What’s behind the retreat? Early theories point to a perfect storm: lingering inflation eroding purchasing power, harsh winter weather keeping shoppers indoors, and a post-holiday “spending hangover” that hit harder than usual. The U.S. Commerce Department noted declines across most categories, with electronics, clothing, and furniture leading the slide. Only gas stations saw a slight uptick, likely due to fluctuating fuel prices rather than a surge in road trips.

 

The Consumer Confidence Conundrum

 

This isn’t just about one bad month—it’s about what it signals. Retail sales are a pulse check on the American consumer, who drives roughly 70% of U.S. economic activity. When wallets snap shut, it’s often a harbinger of bigger trouble. Consumer confidence, already wobbly after years of price hikes and interest rate uncertainty, may be cracking under the strain. Surveys from early 2025 show households growing jittery about job security and rising debt, a mood that January’s data seems to confirm.

 

Contrast this with late 2024, when Black Friday and Cyber Monday smashed records. That spending spree now looks like a last hurrah rather than a sustainable trend. Economists worry that if consumers keep tightening their belts, businesses—from small retailers to corporate giants—could face a ripple effect of lower revenue, layoffs, and slashed investment.

 

Markets and the Fed Take Notice

 

Wall Street didn’t waste time reacting. The Dow may have hit record highs recently, fueled by hopes of Federal Reserve rate cuts, but January’s retail numbers injected a dose of reality. Futures dipped as traders recalibrated their bets on growth. Meanwhile, the Fed, already walking a tightrope between taming inflation and avoiding a recession, faces fresh pressure. If consumer spending falters, calls for deeper rate cuts in 2025 could grow louder—though sticky inflation (still hovering above target) might tie their hands.

 

Retailers aren’t sitting still either. Walmart and Target, set to report earnings soon, will be under a microscope. Did they buck the trend, or are their balance sheets feeling the pinch? Smaller businesses, less cushioned by scale, might already be bracing for leaner times.

 

A Global Echo

 

The U.S. slowdown doesn’t exist in a vacuum. Europe’s grappling with its own woes—think Commerzbank’s job cuts and Barclays’ profit wobble—while China’s aggressive pivot to AI hints at a tech-driven recovery that could outpace sluggish Western markets. A weaker U.S. consumer could dampen global demand, hitting exporters from Asia to Latin America. It’s a stark reminder that in an interconnected world, one nation’s shopping habits can sway economies thousands of miles away.

 

Silver Linings or False Hope?

 

Not everyone’s sounding the alarm. Some analysts argue this is a temporary dip—seasonal noise rather than a structural shift. January’s always a slow month, they say, and weather disruptions (think blizzards in the Midwest and Northeast) skewed the data.

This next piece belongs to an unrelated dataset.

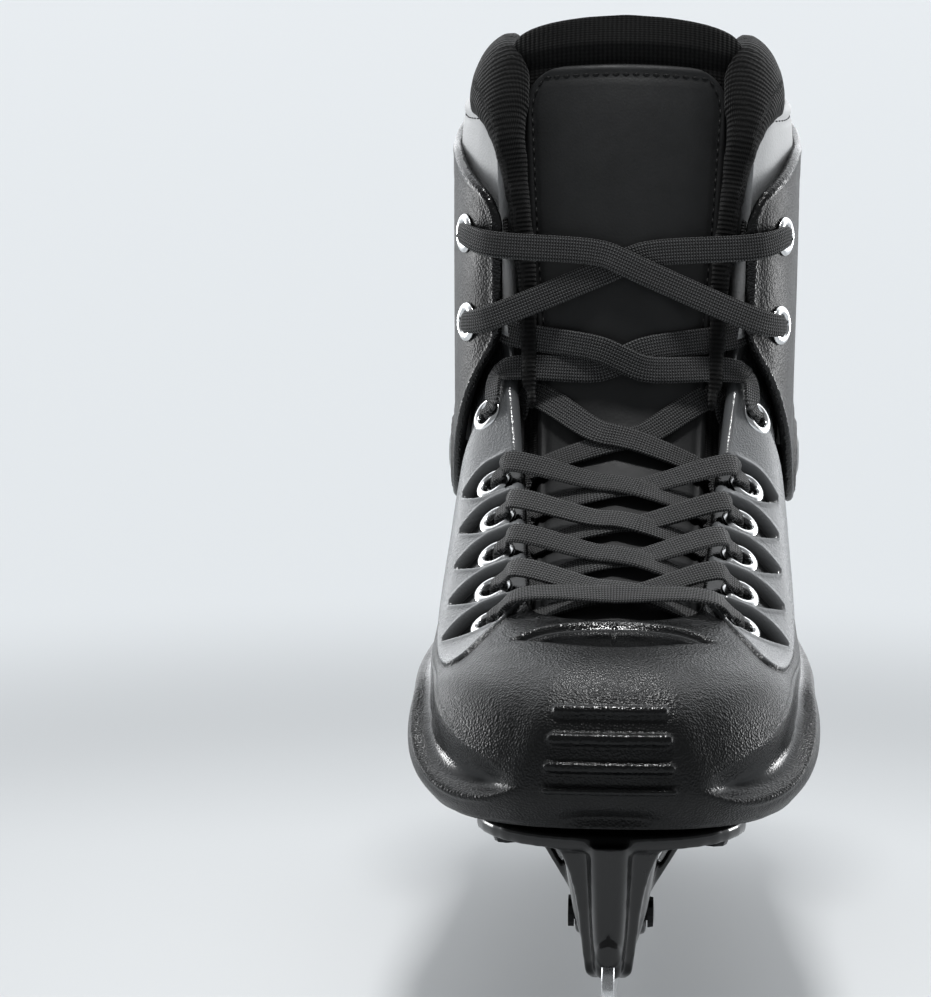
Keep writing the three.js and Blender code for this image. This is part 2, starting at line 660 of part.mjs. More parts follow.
// The holder seen from the front: wide under the flange, drawn in to a slim rail.
function holderFront() {
  const shape = new THREE.Shape();
  shape.moveTo(17, HOLDER_TOP);
  shape.quadraticCurveTo(10, 50, 8.4, 34);
  shape.lineTo(6.6, HOLDER_BOTTOM + 3);
  shape.quadraticCurveTo(6.2, HOLDER_BOTTOM, 3.6, HOLDER_BOTTOM);
  shape.lineTo(-3.6, HOLDER_BOTTOM);
  shape.quadraticCurveTo(-6.2, HOLDER_BOTTOM, -6.6, HOLDER_BOTTOM + 3);
  shape.lineTo(-8.4, 34);
  shape.quadraticCurveTo(-10, 50, -17, HOLDER_TOP);
  shape.closePath();
  return shape;
}

// One of the two mounting plates under the sole, a rounded outline in (x, y).
function flangePlate(side) {
  const plate = new THREE.Shape();
  const half = side < 0 ? 40 : 32;
  plate.moveTo(-half, side * 52);
  plate.quadraticCurveTo(0, side * 40, half, side * 52);
  plate.lineTo(half - 2, side * 104);
  plate.quadraticCurveTo(half - 8, side * 130, 0, side * 131);
  plate.quadraticCurveTo(-half + 8, side * 130, -half + 2, side * 104);
  plate.closePath();
  const options = { depth: FLANGE_THICKNESS, bevelEnabled: false, curveSegments: 8 };
  const solid = new THREE.ExtrudeGeometry(plate, options);
  return withIndex(solid.translate(0, 0, HOLDER_TOP - FLANGE_THICKNESS));
}

// A thin strut that slants from the flange's side down to the bolt's boss.
function strut(side, end) {
  const shape = new THREE.Shape();
  shape.moveTo(20, HOLDER_TOP - FLANGE_THICKNESS + 0.5);
  shape.lineTo(23, HOLDER_TOP - FLANGE_THICKNESS + 0.5);
  shape.lineTo(BOSS_HALF_WIDTH, BLADE_BOLT_Z + 5.4);
  shape.lineTo(7, BLADE_BOLT_Z + 3);
  shape.closePath();
  const bar = new THREE.ExtrudeGeometry(shape, { depth: 14, bevelEnabled: false });
  const placed = withIndex(bar.rotateX(Math.PI / 2).translate(0, end * BLADE_BOLT_Y + 7, 0));
  return side > 0 ? placed : mirrored(placed);
}

const rivetPlaces = [-1, 1].flatMap((end) => [-1, 1].flatMap((side) => (
  (end < 0 ? [[29, -112], [31, -66]] : [[22, 112], [23, 64]]).map(([x, y]) => ({ x: side * x, y })))));

function bladeHolder() {
  const sideView = [-1, 1].map((side) => plateFrom(towerShape(side), 60));
  const railShape = outlineOf([
    [-120, HOLDER_BOTTOM], [120, HOLDER_BOTTOM], [116, RAIL_TOP], [-116, RAIL_TOP],
  ]);
  const lengthwise = { depth: 270, bevelEnabled: false, curveSegments: 8 };
  const frontView = new THREE.ExtrudeGeometry(holderFront(), lengthwise);
  frontView.rotateX(Math.PI / 2).translate(0, 135, 0);
  const spine = overlap(join(plateFrom(railShape, 60), sideView), withIndex(frontView));
  const bosses = boltAxes.map((y) => cylinderAlongX(6.5, -BOSS_HALF_WIDTH, BOSS_HALF_WIDTH, y, BLADE_BOLT_Z));
  const struts = [-1, 1].flatMap((end) => [-1, 1].map((side) => strut(side, end)));
  const body = join(spine, [flangePlate(-1), flangePlate(1), ...bosses, ...struts]);
  const slot = plateFrom(bladeShape(GAP), BLADE_THICKNESS + 2 * GAP, 6);
  const boltHoles = boltAxes.map((y) => cylinderAlongX(2.9, -30, 30, y, BLADE_BOLT_Z));
  const rivetHoles = rivetPlaces.map(({ x, y }) => (
    cylinder(RIVET_SHANK + 0.4, 20, 8).rotateX(Math.PI / 2).translate(x, y, HOLDER_TOP)));
  return cut(body, [slot, ...boltHoles, ...rivetHoles]);
}

// Fasteners, each turned about its own axis and standing out along +X or +Z.
function bladeBolt() {
  const face = BOSS_HALF_WIDTH + 0.3;
  return turned([[0, -8], [2.5, -8], [2.5, face], [4.6, face], [4.3, face + 1.6], [1.8, face + 1.8],
    [1.8, face + 0.8], [0, face + 0.8]]).rotateZ(-Math.PI / 2);
}

function bladeNut() {
  const face = -BOSS_HALF_WIDTH - 0.3;
  return turned([[0, face - 1.6], [4.6, face - 1.6], [4.6, face], [2.5, face], [2.5, -8.4], [0, -8.4]])
    .rotateZ(-Math.PI / 2);
}

// A rivet that clamps the holder's plate to the shell's sole, its upper head sunk into the sole.
function rivet() {
  const head = HOLDER_TOP - FLANGE_THICKNESS - 0.3;
  const seat = SOLE_Z + SHELL_WALL - 2 + 0.3;
  return turned([
    [0, head - 1.3], [3.4, head - 1.3], [RIVET_HEAD, head], [RIVET_SHANK, head],
    [RIVET_SHANK, seat], [RIVET_HEAD, seat], [RIVET_HEAD - 0.4, seat + 1.2], [0, seat + 1.2],
  ], 8).rotateX(Math.PI / 2);
}

// Assembly.
const skate = new THREE.Group();

function add(name, geometry, material, place = v3(0, 0, 0)) {
  const mesh = new THREE.Mesh(geometry, new THREE.MeshStandardMaterial(MATERIALS[material]));
  mesh.name = name;
  mesh.position.copy(place);
  skate.add(mesh);
}

function addPair(name, geometry, material, ending = '') {
  add(`${name}_right${ending}`, geometry, material);
  add(`${name}_left${ending}`, mirrored(geometry), material);
}

add('boot_shell', bootShell(), 'shellPlastic');
add('ankle_cuff', ankleCuff(), 'shellPlastic');
addPair('pivot_bolt', pivotBolt(), 'shellPlastic');
addPair('pivot_nut', pivotNut(), 'steel');
[...cuffEyeletSeats, ...shellEyeletSeats].forEach((seat, i) => {
  addPair('eyelet', eyelet(seat), 'steel', `_${i + 1}`);
});
add('liner_lower', linerLower(), 'foam');
add('liner_upper', linerUpper(), 'greyFabric');
add('liner_collar', collar(), 'knit');
add('footbed', footbed(), 'foam');
add('tongue_lower', tongueLower(), 'knit');
add('tongue_upper', tongueUpper(), 'knit');
add('tongue_panel', tonguePanel(), 'leatherette');
add('lace', lace(), 'lace');
add('blade_holder', bladeHolder(), 'holderPlastic');
add('blade', blade(), 'steel');
for (const [end, y] of [['front', -BLADE_BOLT_Y], ['rear', BLADE_BOLT_Y]]) {
  add(`blade_bolt_${end}`, bladeBolt(), 'steel', v3(0, y, BLADE_BOLT_Z));
  add(`blade_nut_${end}`, bladeNut(), 'steel', v3(0, y, BLADE_BOLT_Z));
}
rivetPlaces.forEach(({ x, y }, i) => add(`holder_rivet_${i + 1}`, rivet(), 'steel', v3(x, y, 0)));

export default skate;
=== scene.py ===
import math

import bmesh
import bpy
import numpy as np
from mathutils import Matrix, Vector


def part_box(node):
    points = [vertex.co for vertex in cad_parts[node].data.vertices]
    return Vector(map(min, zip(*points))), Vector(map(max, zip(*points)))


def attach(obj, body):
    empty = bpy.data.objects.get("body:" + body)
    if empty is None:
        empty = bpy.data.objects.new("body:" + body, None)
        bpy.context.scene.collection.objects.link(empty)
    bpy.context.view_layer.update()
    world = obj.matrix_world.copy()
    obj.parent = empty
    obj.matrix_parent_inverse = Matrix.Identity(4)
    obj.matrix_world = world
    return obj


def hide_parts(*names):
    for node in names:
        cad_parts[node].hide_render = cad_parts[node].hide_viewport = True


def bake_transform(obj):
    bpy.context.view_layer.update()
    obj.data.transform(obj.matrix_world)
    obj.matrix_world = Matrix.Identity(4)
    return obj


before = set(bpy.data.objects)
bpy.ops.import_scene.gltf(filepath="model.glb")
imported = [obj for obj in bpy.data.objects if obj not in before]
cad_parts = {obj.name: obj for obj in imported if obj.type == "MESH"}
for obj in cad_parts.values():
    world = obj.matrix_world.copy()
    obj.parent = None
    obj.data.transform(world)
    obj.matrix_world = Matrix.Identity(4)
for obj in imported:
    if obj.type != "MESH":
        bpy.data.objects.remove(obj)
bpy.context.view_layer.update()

# The boot's driving shapes, in millimetres, as part.mjs has them: each rail is the right half of one level
# of the shell or cuff, from the toe's centre or the cuff's front edge round to the back's centre.
MM = 0.001
MERGED = 1e-6
SHELL_WALL, CUFF_WALL = 4, 3
SOLE_Z, INSIDE_Z = 61, 88
PIVOT_Y, PIVOT_Z = 66, 140
SHELL_RAILS = [
    [[0, -140, 64.5], [25, -134.5, 64], [43, -113, 62.5], [50, -76, 61.5], [43, -12, 61],
     [38.5, 36, 61], [38, 76, 61], [30, 120, 61], [0, 139, 61]],
    [[0, -146, 78], [29, -140, 76], [51, -115, 74], [58, -76, 78], [53, -12, 82],
     [49, 36, 84], [48, 76, 84], [38, 126, 84], [0, 146, 84]],
    [[0, -141.5, 97], [26, -135, 96], [46.5, -110, 95], [54.5, -73, 93], [51, -8, 107],
     [49, 38, 116], [48.3, 76, 118], [38, 118, 118], [0, 134, 118]],
    [[0, -122, 108], [21, -118, 107.5], [37, -102, 105.5], [47, -72, 105.5], [48, -6, 134],
     [46.5, 32, 157], [47.6, 70, 162], [35, 103, 161], [0, 113.5, 160]],
    [[0, -84, 113], [16, -83, 113.5], [24, -77, 115.5], [26.5, -58, 123], [31, -8, 149],
     [36, 22, 176], [41, 66, 186], [31, 98, 186], [0, 109, 184]],
]
CUFF_RAILS = [
    [[38.5, 12.5, 181], [47, 19.6, 166.5], [51.7, 31, 150], [53.6, 50, 130], [53.7, 68, 126],
     [51, 92, 136], [34, 114, 149], [0, 123, 153]],
    [[38.5, 16, 224], [45.3, 22.5, 228.5], [50.3, 33, 233], [53.6, 49, 238], [54.6, 66, 240.5],
     [51.5, 88, 246], [34, 109, 251.5], [0, 117, 254]],
]
CUFF_EYELETS = [{"x": 49, "z": 213, "edge_x": 39.6}, {"x": 48, "z": 186, "edge_x": 39.6}]
SHELL_EYELETS = [
    {"x": 41, "y": 13.5, "pocket": 0, "edge_x": 35.1},
    {"x": 39, "y": -10, "pocket": 13, "edge_x": 32.5},
    {"x": 37, "y": -27, "pocket": 15, "edge_x": 30.5},
    {"x": 36.6, "y": -43, "pocket": 16, "edge_x": 29.5},
    {"x": 36.7, "y": -59, "pocket": 17, "edge_x": 28.5},
    {"x": 37, "y": -75, "pocket": 18, "edge_x": 27},
]
POCKET_DEPTH = 1.8
TONGUE_LINE = [[-92, 105], [-75, 111.5], [-58, 119], [-33, 131.5], [-8, 144.5], [3, 155], [9, 170],
               [12, 190], [16, 213], [22, 240], [30, 266], [38, 281]]
TONGUE_CROWN = 0.0092
LACE_WIDTH, LACE_THICKNESS, LACE_RISE = 8, 1.1, 2
LACE_STAND_OFF, LACE_OVER_EDGE, CROSSING_REACH = 5.2, 3.6, 36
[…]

Others point to a robust labor market—unemployment remains low—and rising wages as buffers against a full-blown retreat. If spring brings a rebound, this could be a footnote rather than a chapter heading.

 

Still, the optimists face a tough sell. With household savings rates near historic lows and credit card debt climbing, the average American might not have the firepower for a quick recovery. Add in geopolitical wildcards—tensions in the Middle East, trade friction with China—and the path forward looks murkier than ever.

 

What to Watch Next

 

The next few weeks will be telling. February retail data, due in March, will show if January was an outlier or the start of a trend. Keep an eye on upcoming earnings from retail heavyweights—they’ll reveal whether discounts and promotions can lure shoppers back. And don’t sleep on the Fed’s next moves; a hint of dovishness could juice markets, even if it doesn’t fully offset consumer caution.

 

For now, the U.S. economy isn’t crashing—it’s just slowing down to catch its breath. But in a world where confidence is king, a stumble like this can easily turn into a fall. Whether this 0.9% drop is a speed bump or a cliff edge, one thing’s clear: the American consumer’s next move will set the tone for 2025. Buckle up.